In the interests of historical accuracy, we get another quick scroll, which is more or less “PS A FEW MONTHS LATER DAVID “SEX” LANGE NEGOTIATED WITH THE FRENCH AND THE PEOPLE YOU JUST SAW GOING TO JAIL GOT RELEASED”. Fade to stock footage of the ship getting scuttled up North, the most emotional part by far of what’s Christendom’s most bloodless film.
US made-for-TV movies have a long, proud tradition and can be a lot of campy fun, but I didn’t follow or enjoy this as someone who has a reasonable idea of the history behind it. The thought of an American audience having inadvertently encountered it on a Wednesday night in 1993 is objectively cruel and terrifying to viewer, cast and crew alike.
The biggest problem is that it’s not really a functioning adult production at all. It’s a pantomime for Kiwis who knew that a boat was blown up, and that it was the French that did it, and that they were rarked. Aside from the crap bomb detonation, The Sinking Of The Rainbow Warrior isn’t a total cut-price effort. There’s some good cinematography, underwater filming and a bloody helicopter at the end! So why did no one investing this money demand that the final product translate to an overseas audience?

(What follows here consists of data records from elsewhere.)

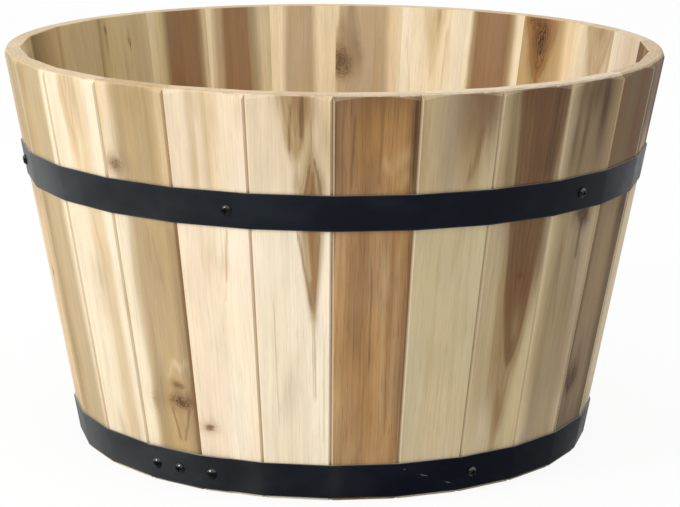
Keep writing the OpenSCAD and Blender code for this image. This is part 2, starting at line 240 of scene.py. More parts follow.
class Board(Finish):
    """Planed acacia in one board's own millimetres: x across the board, y through it, z along it."""

    def __init__(self, name, turned, number, wall, shift, sway, knots):
        super().__init__(name)
        self.turned = turned
        at = self.put("TexCoord", {}).outputs["Object"]
        own = self.put("Mapping", {"Vector": at, "Rotation": turned, "Scale": (mm, mm, mm),
                                   "Location": shift})
        self.x, self.y, self.z = self.apart(own.outputs[0])
        self.deep = self.add(self.y, self.times(self.z, tan(stave_lean))) if wall else self.y
        self.far = grain_step * number
        self.grain = self.swayed(sway)
        self.burrs = [self.knot_burr(*knot) for knot in knots]
        self.streaks = self.figure(0.2, 0.2, 0.0028, 2.0)
        self.threads = self.figure(0.8, 1.0, 0.008, 2.0)
        self.pores = self.figure(1.5, 2.0, 0.045, 1.0)
        self.patches = self.figure(0.03, 0.03, 0.009, 1.0)
        self.mottle = self.figure(0.1, 0.1, 0.02, 2.0, 0.55, 9.0)
        across = self.add(self.times(self.grain, 1 / stripe_span), 0.5)
        self.across = self.add(across, self.times(self.less(self.streaks, 0.5), 0.025))
        ragged = self.add(self.times(self.less(self.streaks, 0.5), 12.0),
                          self.times(self.less(self.threads, 0.5), 4.0))
        self.ragged_z = self.add(self.z, ragged)

    def swayed(self, sway):
        """x, bent by some millimetres as the grain wanders up the board."""
        bend = self.cloud(self.place(self.add(self.times(self.x, 0.006), self.far),
                                     self.times(self.deep, 0.02), self.times(self.z, 0.005)), 1.0, 0.45)
        ripple = self.cloud(self.place(self.times(self.x, 0.04),
                                       self.add(self.times(self.deep, 0.05), self.far),
                                       self.times(self.z, 0.014)), 1.0, 0.5)
        grain = self.add(self.x, self.times(self.less(bend, 0.5), 2.0 * sway))
        return self.add(grain, self.times(self.less(ripple, 0.5), 3.0))

    def off_centre(self, across, up, at_x, at_z, wide, tall):
        return (self.times(self.less(across, at_x), 1.0 / wide),
                self.times(self.less(up, at_z), 1.0 / tall))

    def knot_burr(self, at_x, at_z, wide, tall, dark):
        """How far off a knot is, ragged, and how near; the grain parts to go round it."""
        away_x, away_z = self.off_centre(self.x, self.z, at_x, at_z, wide, tall)
        away = self.sum("SQRT", self.add(self.squared(away_x), self.squared(away_z)))
        burr = self.cloud(self.place(self.times(self.x, 0.5 / wide), self.far + at_z,
                                     self.times(self.z, 0.9 / tall)), 3.0, 0.65)
        away = self.add(away, self.times(self.less(burr, 0.5), 1.7))
        near = self.sum("EXPONENT", self.times(self.squared(away), -0.3))
        parted = self.times(self.times(self.less(self.grain, at_x), near), 0.7)
        self.grain = self.less(self.grain, parted)
        return away, near, dark, burr

    def figure(self, across, through, along, detail, rough=0.5, aside=0.0):
        """A cloud drawn out along the grain, so many of its lumps to the millimetre each way."""
        return self.cloud(self.place(self.times(self.grain, across),
                                     self.add(self.times(self.deep, through), self.far + aside),
                                     self.times(self.z, along)), detail, rough)

    def stripes(self, tones):
        """Sapwood and heartwood side by side, each tone at its place across the board."""
        return self.ramp(self.across, [(0.5 + x / stripe_span, wood_tones[name]) for x, name in tones])[0]

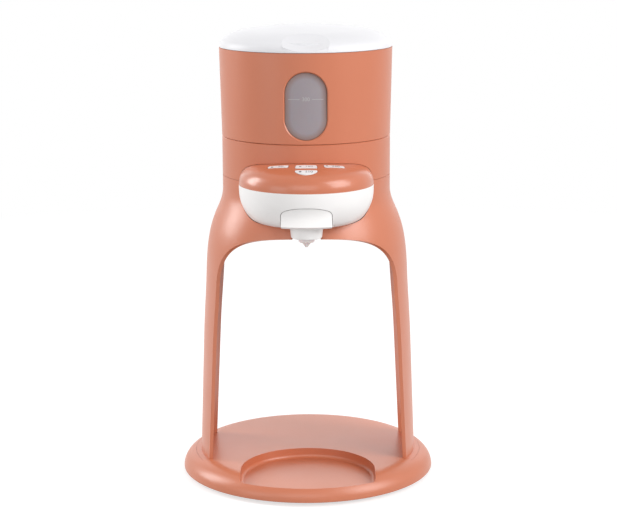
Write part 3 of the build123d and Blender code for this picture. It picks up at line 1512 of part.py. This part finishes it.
board_back_y = power_board_y + board_thickness
with BuildPart() as power_board:
    with Locations((0, power_board_y, power_board_z)):
        Box(2 * power_board_half, board_thickness, power_board_height,
            align=(Align.CENTER, Align.MIN, Align.MIN))
    # relay, capacitor and plug socket
    with Locations((-relay_x, board_back_y, power_board_z + part_rise)):
        Box(*relay_size, align=(Align.CENTER, Align.MIN, Align.MIN))
    post(relay_x, board_back_y + capacitor_radius - seam_gap, power_board_z + part_rise,
         power_board_z + part_rise + capacitor_height, capacitor_radius)
    with Locations((0, power_board_y, power_board_z + part_rise)):
        Box(*socket_size, align=(Align.CENTER, Align.MAX, Align.CENTER))
finish(power_board, "power_board")

with BuildPart() as board_guides:       # grooved rail that holds the board upright
    board_middle_y = power_board_y + board_thickness / 2
    with Locations((0, board_middle_y, chassis_top_z)):
        Box(2 * power_board_half - guide_width, guide_width, power_board_rise, align=UPRIGHT)
    for x in (-power_board_half + guide_width / 3, power_board_half - guide_width / 3):
        with Locations((x, board_middle_y, chassis_top_z)):
            Box(guide_width, guide_width, guide_height, align=UPRIGHT)
    with Locations((0, board_middle_y, power_board_z)):
        Box(2 * power_board_half + 2 * seam_gap, board_thickness + 2 * thread_clearance, power_board_height,
            align=UPRIGHT, mode=Mode.SUBTRACT)
finish(board_guides, "board_guides")


def hose(route, bends, radius, bore, name):
    """A hose along straight runs joined by tangent arcs."""
    with BuildPart() as tube:
        with BuildLine() as path:
            FilletPolyline(*route, radius=bends)
        with BuildSketch(Plane(path.line @ 0, z_dir=path.line % 0)):
            Circle(radius)
            Circle(bore, mode=Mode.SUBTRACT)
        sweep()
    finish(tube, name)


hose((
    (0, 0, well_floor_z - well_wall - hose_end_gap),
    (0, 0, pump_z),
    (0, pump_front - inlet_loop, pump_z),
    (pump_x, pump_front - inlet_loop, pump_z),
    (pump_x, pump_front - hose_end_gap, pump_z),
), hose_bend, hose_radius, hose_bore, "inlet_hose")
hose((
    (pump_x, pump_back + hose_end_gap, pump_z),
    (pump_x, pump_back + pressure_loop, pump_z),
    (heater_pipe_x, pump_back + pressure_loop, water_z),
    (heater_pipe_x, heater_back + hose_end_gap, water_z),
), pressure_bend, pressure_hose_radius, hose_bore, "pressure_hose")
hose((
    (heater_pipe_x, heater_front - spigot_length - hose_end_gap, water_z),
    (heater_pipe_x, heater_front - outlet_start, water_z),
    (0, heater_front - outlet_end, water_z),
    (0, spout_y, water_z),
    (0, spout_y, cup_top_z + outlet_clear),
), outlet_bends, outlet_tube_radius, outlet_tube_bore, "outlet_tube")
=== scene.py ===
# %% [markdown]
# # A baby formula maker: finishes, printed marks and a white studio
# The machine's shapes, sizes and joints come from its CAD frame. This lesson sets the camera, gives
# every moulding its finish, prints the small marks and builds the studio. Lengths are in metres, +Z
# is up and the front of the machine faces -Y.

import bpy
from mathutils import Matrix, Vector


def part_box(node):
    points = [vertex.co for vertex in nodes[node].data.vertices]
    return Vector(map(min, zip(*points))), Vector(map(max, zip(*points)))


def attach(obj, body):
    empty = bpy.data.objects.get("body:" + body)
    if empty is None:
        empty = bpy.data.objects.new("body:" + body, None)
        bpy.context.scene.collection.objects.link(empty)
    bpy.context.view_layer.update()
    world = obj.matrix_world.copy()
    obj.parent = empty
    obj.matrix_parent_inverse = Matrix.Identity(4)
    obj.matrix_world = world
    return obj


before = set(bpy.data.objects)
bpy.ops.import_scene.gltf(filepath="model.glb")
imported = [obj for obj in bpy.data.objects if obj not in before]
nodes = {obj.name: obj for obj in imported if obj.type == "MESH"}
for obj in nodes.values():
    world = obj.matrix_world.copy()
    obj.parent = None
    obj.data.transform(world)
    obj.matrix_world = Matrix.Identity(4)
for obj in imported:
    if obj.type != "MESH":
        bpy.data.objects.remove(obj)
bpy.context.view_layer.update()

from math import pi, radians

import bmesh
import bpy
from mathutils import Matrix, Vector
from mathutils.bvhtree import BVHTree

# %% [markdown]
# ## The camera
# A short lens close by would make the machine's upright edges lean and its head swell. Products are
# shown from far away with a long lens instead, which keeps upright edges nearly upright. Here that
# is a lens of about 104 mm on a 36 mm frame, 1.25 m in front of the machine, looking down by about
# 12 degrees. A side step of 1 mm and 0.3 degrees of roll finish the pose. The frame is 617 pixels
# wide and 530 high.

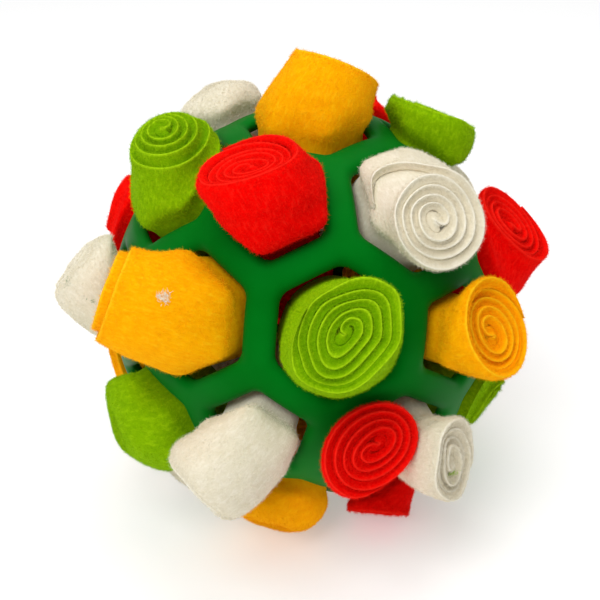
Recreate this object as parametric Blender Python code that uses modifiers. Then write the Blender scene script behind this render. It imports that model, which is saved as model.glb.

We can do CGI boat explosions now, and Jon Voight has joined the Tea Party so it’s safe to say he’ll never play a Greenpeace captain again. There’s just been a big anniversary – but no one is racing to do another TV or movie dramatization of July 10, 1985 and what came after. There’s a much bigger story out there about the nuclear-free movement that people fought, suffered and died for – but as our Rainbow Warrior story is mainlined through years of retrospectives, it becomes a very particular kind of local narrative. No mystery, a lot of protracted political wrangling where we don’t come off that well, and an escalating series of news bulletins to yell at from the couch. Told straight, it’s unfilmable – but there’s a certain magic in knowing that once, someone tried.